In daily life, to overcome our thinking limitations, we should narrow our thinking scope, focus on one problem at a time, and discard or abandon unnecessary aspects. Our computers slow down with unnecessary programs, icons, and hidden malware, similar to how our thoughts get cluttered. Concentrating on one feature or variable at a time, breaking problems into manageable steps, helps avoid errors and saves time.
In moments requiring important decisions, we must divide our thoughts and decide what to discard or abandon. While it would be ideal to consider everything, reality often demands prioritization and simplification. John Maeda, the author of “The Laws of Simplicity,” defines simplicity as removing the obvious and adding the meaningful.

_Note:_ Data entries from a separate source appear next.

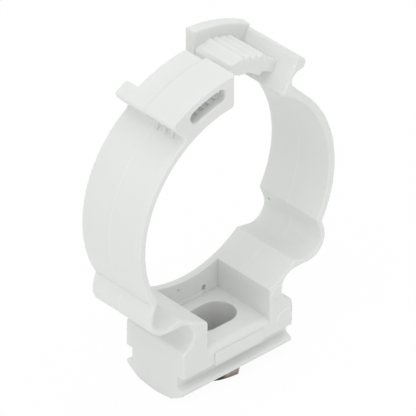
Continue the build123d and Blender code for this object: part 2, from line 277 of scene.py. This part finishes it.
# The moulding: the CAD solid with the small forms and softenings that the photograph shows.
# Angles are degrees round the pipe axis, from straight up towards +X.
body = {
    "turnLimit": 28,  # an edge that turns by more stays sharp
    "weld": 0.0005 * mm,
    "same": 0.002 * mm,  # two planes nearer than this are one
    "past": 1.0 * mm,  # how far a cutter stands out of the plastic
    "pipeAxisZ": 42.25 * mm,
    "bandRadius": 26.7 * mm,
    "halfWidth": 8.85 * mm,
    # thumb lip
    "lipRadius": 32.4 * mm,
    "lipFrontRoot": -31.6,
    "lipFrontTip": -33.9,
    "lipBack": -26.8,
    "lipCorner": 1.25 * mm,
    "lipCornerSteps": 8,
    "lipMargin": 1.6 * mm,
    "lipGap": 0.03 * mm,
    "lipRootRound": 1.0 * mm,
    "lipRootSteps": 6,
    # fins under the lip
    "finCut": (-7.3 * mm, -1.4 * mm),
    "finGap": 0.02 * mm,
    "finClearRise": (2.5 * mm, 2.7 * mm),
    "finClearOut": 0.8 * mm,
    "finClearEnd": (0.3, -0.4),  # from the foot of the fins
    "finPlaces": (-1.0 * mm, -3.3 * mm, -5.45 * mm),
    "finWall": 0.32 * mm,
    "finRise": 1.5 * mm,
    "finFootEnd": -34.9,
    "finSinkRoot": 0.6 * mm,
    "finSinkEnds": 0.5 * mm,
    # base block's lower end edges
    "blockEnd": 15.125 * mm,
    "blockLow": 7.15 * mm,
    "blockRound": 1.5 * mm,
    "blockRoundNew": 0.5 * mm,
    "blockArc": (-0.4 * mm, 0.01 * mm),  # how far from the old round a point may be
    "blockSlack": 0.001 * mm,
    "blockFaceY": 6.85 * mm,
    # valleys down the tongue's front end
    "valleys": 5,
    "valleyShift": 0.15,  # share of a tooth pitch
    "toothStart": 7.0,
    "toothPitch": 3.4,
    "toothTop": 32.3 * mm,
    "valleyRise": 0.3 * mm,
    "valleyDrop": 2.4 * mm,
    "valleyOut": 0.5 * mm,
    "valleyRadii": (0.9 * mm, 0.45 * mm),
    "valleySides": 20,
    "tongueEnd": -3.9 * mm,
    # gas pit in the right trough
    "pitPlace": (22.6 * mm, 6.8 * mm, 27.4 * mm),
    "pitRadius": 0.28 * mm,
    "pitDepth": 0.6 * mm,
    "pitSides": 10,
    # ejector pins' marks
    "pinMarkFloor": -8.78 * mm,
    "pinMarkProud": 0.07 * mm,
    "pinMarkPlain": 0.001 * mm,
    "plainCorner": (-13.05 * mm, 9.9 * mm, 2.1 * mm),  # no mark shows at this one
    # rail foot's underside
    "footZ": (0.5 * mm, 1.2 * mm),
    "facingDown": -0.9,  # largest Z of the normal of a face that looks down
    "archSteps": 12,
    "archCutReach": 0.0001 * mm,
    "archHalf": 5.3 * mm,
    "archDrop": 0.5 * mm,
    # latch channel
    "channelRadii": (27.0 * mm, 31.8 * mm),
    "channelAngles": (-27, -0.5),
    "channelFront": -6.95 * mm,
    # edges
    "softEdge": 0.26 * mm,
    "softTooth": 0.16 * mm,
    "softFine": 0.05 * mm,
    "finAngles": (-36, -30.5),
    "finReach": 29.3 * mm,
    "teethAngles": (2, 29),
    "teethLow": 27.0 * mm,
    "teethY": (-4.2 * mm, 6.3 * mm),
}


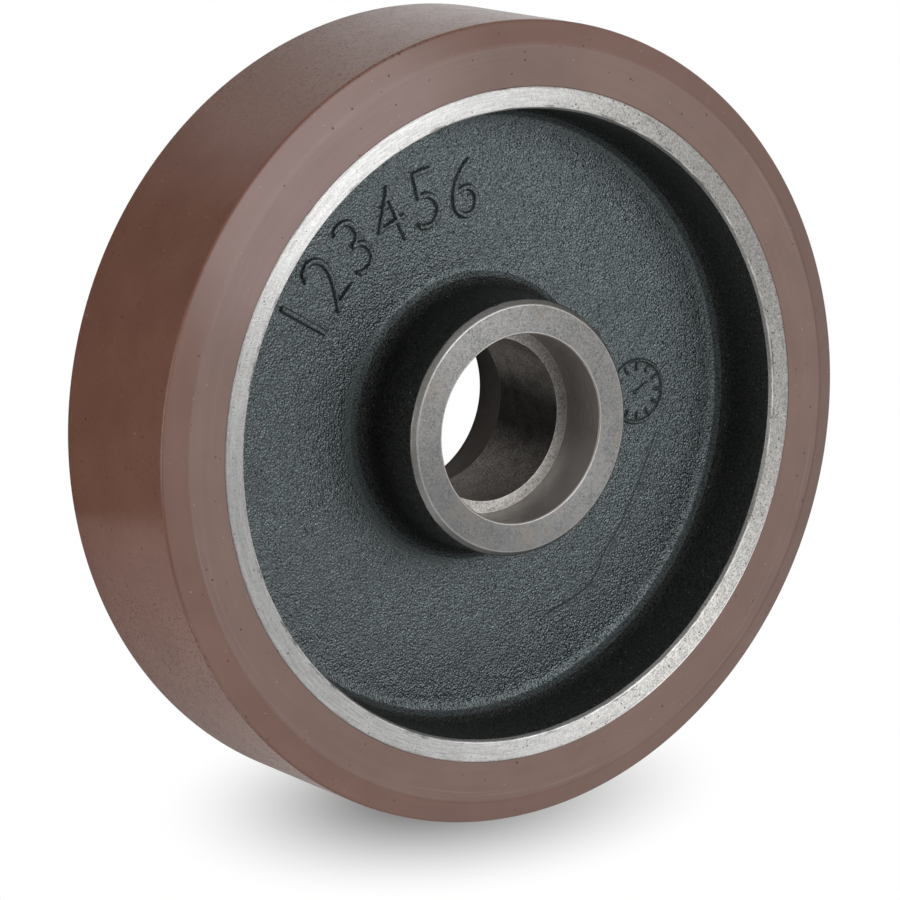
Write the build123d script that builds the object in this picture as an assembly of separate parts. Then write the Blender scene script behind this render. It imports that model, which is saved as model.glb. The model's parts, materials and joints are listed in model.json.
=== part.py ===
"""Polyurethane wheel for a castor: a grey iron core with a polyurethane tyre cast onto its rim.

The wheel lies on its side. Its axis is Z, the origin is its middle, and everything below the
XY plane is the mirror image of what is above it.
"""
import os
from math import radians, tan

from build123d import *

# Driving sizes, in millimetres, and one angle in degrees.
wheel_diameter = 200.0
wheel_width = 50.0

# The tyre stands this far above the rim. A bevel on each side takes the corner off the tread.
tyre_thickness = 16.0
tyre_bevel_height = 5.8
tyre_bevel_width = 2.7

# The rim is turned flat at each end, and a small bevel breaks its inner edge.
rim_wall = 5.7
rim_edge_bevel_height = 0.7
rim_edge_bevel_width = 1.6

# The web joins rim and hub at the wheel's middle. A reach is how far a soft root runs along each side,
# and each root is a run of short flats that bend round its corner.
web_thickness = 10.0
web_to_rim_reach = 5.0
web_to_hub_reach = 5.0
flats_per_root = 6
casting_draft = 2.5

# The hub is a little longer than the rim is wide, so the wheel runs against its fork on the hub.
hub_diameter = 64.0
hub_length = 53.0
hub_end_bevel = 1.3

# A bearing is pressed into each end of the hub, up to a shoulder.
bearing_diameter = 47.0
bearing_width = 14.0
shoulder_height = 3.0
seat_mouth_bevel = 0.3

# Sizes that follow from them.
wheel_radius = wheel_diameter / 2
half_width = wheel_width / 2
rim_radius = wheel_radius - tyre_thickness
web_top = web_thickness / 2
hub_radius = hub_diameter / 2
hub_end = hub_length / 2
seat_radius = bearing_diameter / 2
seat_floor = hub_end - bearing_width


def turned(corners, soft=None):
    """Turns a section about Z. Only its upper half is given, and the lower half mirrors it.

    Corners are (radius, height) pairs, in order round the half. A soft corner is a run of short
    flats, which leaves its two sides at the given reach before and after it.
    """
    soft = soft or {}
    with BuildPart() as piece:
        with BuildSketch(Plane.XZ):
            with BuildLine():
                pen = Vector(*corners[0])
                for corner, following in zip(corners[1:], corners[2:] + corners[:2]):
                    here = Vector(*corner)
                    stops = [here]
                    if corner in soft:
                        start = here + (pen - here).normalized() * soft[corner]
                        end = here + (Vector(*following) - here).normalized() * soft[corner]
                        shares = [step / flats_per_root for step in range(flats_per_root + 1)]
                        stops = [start * (1 - s) ** 2 + here * (2 * s * (1 - s)) + end * s**2 for s in shares]
                    for stop in stops:
                        Line(pen, stop)
                        pen = stop
                Line(pen, Vector(*corners[0]))
            make_face()
            mirror(about=Plane.XZ)
        revolve(axis=Axis.Z)
    return piece.part


def wheel_core():
    """The iron casting: rim, web and hub in one piece, bored from both ends for its bearings."""
    slope = tan(radians(casting_draft))

    # The rim's inside and the hub's outside both lean into the metal, so the mould could be drawn.
    dish_mouth = rim_radius - rim_wall, half_width - rim_edge_bevel_width
    rim_root = dish_mouth[0] - slope * (dish_mouth[1] - web_top), web_top
    hub_shoulder = hub_radius, hub_end - hub_end_bevel
    hub_root = hub_radius + slope * (hub_shoulder[1] - web_top), web_top

    bore_radius = seat_radius - shoulder_height
    bore_side = [
        (bore_radius, 0),
        (bore_radius, seat_floor),
        (seat_radius, seat_floor),
        (seat_radius, hub_end - seat_mouth_bevel),
        (seat_radius + seat_mouth_bevel, hub_end),
    ]
    dish = [
        (hub_radius - hub_end_bevel, hub_end),
        hub_shoulder,
        hub_root,
        rim_root,
        dish_mouth,
        (dish_mouth[0] + rim_edge_bevel_height, half_width),
    ]
    rim_side = [(rim_radius, half_width), (rim_radius, 0)]
    return turned(
        bore_side + dish + rim_side,
        soft={hub_root: web_to_hub_reach, rim_root: web_to_rim_reach},
    )


def tyre():
    """The polyurethane ring, bonded to the rim over its whole width, with both corners bevelled."""
    return turned([
        (rim_radius, 0),
        (rim_radius, half_width),
        (wheel_radius - tyre_bevel_height, half_width),
        (wheel_radius, half_width - tyre_bevel_width),
        (wheel_radius, 0),
    ])


os.makedirs("parts", exist_ok=True)
for name, piece in {"wheel_core": wheel_core(), "tyre": tyre()}.items():
    export_step(piece, f"parts/{name}.step")
    print(f"{name}: {piece.volume / 1000:.1f} cm3")
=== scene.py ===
# %% [markdown]
# # A polyurethane castor wheel
# The real thing is a heavy wheel for a trolley: an iron casting of rim, web and hub, dipped in dark
# lacquer, then turned bright where it has to be true, with a thick brown tyre cast onto its rim.
# The CAD model already has its sizes. This lesson dresses it: it turns a finer skin for each of the
# two pieces, presses the raised marks into the casting, and gives every surface its own finish.

# %% Load the frame
import json
from math import cos, pi, radians, sin, tan

import bmesh
import bpy
from mathutils import Matrix, Vector, noise
from mathutils.bvhtree import BVHTree


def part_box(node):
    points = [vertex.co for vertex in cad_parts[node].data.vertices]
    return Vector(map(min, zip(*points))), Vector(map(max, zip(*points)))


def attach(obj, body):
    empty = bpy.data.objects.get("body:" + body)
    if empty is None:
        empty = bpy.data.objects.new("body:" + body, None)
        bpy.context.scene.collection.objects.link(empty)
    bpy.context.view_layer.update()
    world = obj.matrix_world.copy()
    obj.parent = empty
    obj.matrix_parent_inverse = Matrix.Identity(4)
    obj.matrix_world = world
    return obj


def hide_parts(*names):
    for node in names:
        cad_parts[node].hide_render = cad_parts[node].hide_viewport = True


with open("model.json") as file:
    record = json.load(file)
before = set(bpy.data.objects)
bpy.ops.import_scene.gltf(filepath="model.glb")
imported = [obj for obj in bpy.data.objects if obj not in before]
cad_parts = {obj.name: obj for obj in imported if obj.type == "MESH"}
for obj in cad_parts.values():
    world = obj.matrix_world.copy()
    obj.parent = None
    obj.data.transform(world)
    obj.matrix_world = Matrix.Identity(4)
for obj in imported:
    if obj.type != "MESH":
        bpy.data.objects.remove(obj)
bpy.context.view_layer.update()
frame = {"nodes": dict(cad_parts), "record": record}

print("CAD nodes:", ", ".join(sorted(frame["nodes"])))

# %% [markdown]
# ## Sizes that come from the CAD model
# A skin that is drawn from its own numbers drifts away from the part it stands for. The wheel's main
# sizes are read from the frame instead: the box of each node, and the bores that the record states.

# %% Read the main sizes
mm = 0.001
tyre_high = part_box("tyre")[1]
core_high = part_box("wheel_core")[1]
bores = [mount for mount in frame["record"]["mounts"] if mount["kind"] == "bore"]
bore_radius = {bore["name"]: bore["dims"]["r_mm"] * mm for bore in bores}

wheel_radius = tyre_high.x
half_width = tyre_high.z
rim_radius = core_high.x
hub_end = core_high.z
seat_radius = bore_radius["bearing_seat_front"]
spacer_radius = bore_radius["spacer_bore"]
print(f"wheel {2 * wheel_radius / mm:.0f} mm across, hub {2 * hub_end / mm:.0f} mm long")

# %% [markdown]
# ## Turning a section
# Both pieces are bodies of revolution, so each starts as half a section: a flat outline of a few
# corners. Corners are rounded while the outline is still flat, where a bevel of vertices draws a true
# arc. The outline is then spun round Z. A lathe leaves nothing perfectly sharp, so even the crisp
# edges get a fraction of a millimetre, which is what catches a line of light.

# %% Helpers that spin an outline
steps_round = 360
same_place = 0.01 * mm
weld_distance = 0.001 * mm


def mirrored(half):
    """The whole outline from its upper half, which starts and ends at the wheel's middle plane."""
    return half + [(radius, -height) for radius, height in reversed(half)]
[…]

Given limited time, focusing on key aspects is crucial. With some time, we can use a two-by-two matrix to analyze opposing elements, like strengths and weaknesses, costs and benefits, or short-term and long-term perspectives. For instance, understanding human nature by listing evidence of both good and evil sides helps form a hypothesis, though not an absolute proof.
A 2×2 matrix approach helps handle complex situations by breaking them into manageable parts.
Eisenhower’s principle, based on urgency and importance, exemplifies this method, requiring skill and creativity to apply effectively.
Simplification requires effort and practice, a necessary skill for expressing ourselves to others who, like us, think quickly but struggle with complexity. Many standardized matrices have evolved as presentation techniques to overcome our thinking limitations, reducing scope and focusing on key features.
Our brain possesses blessed abilities beyond what computers can achieve, offering ways to simplify and make superior decisions despite our limitations.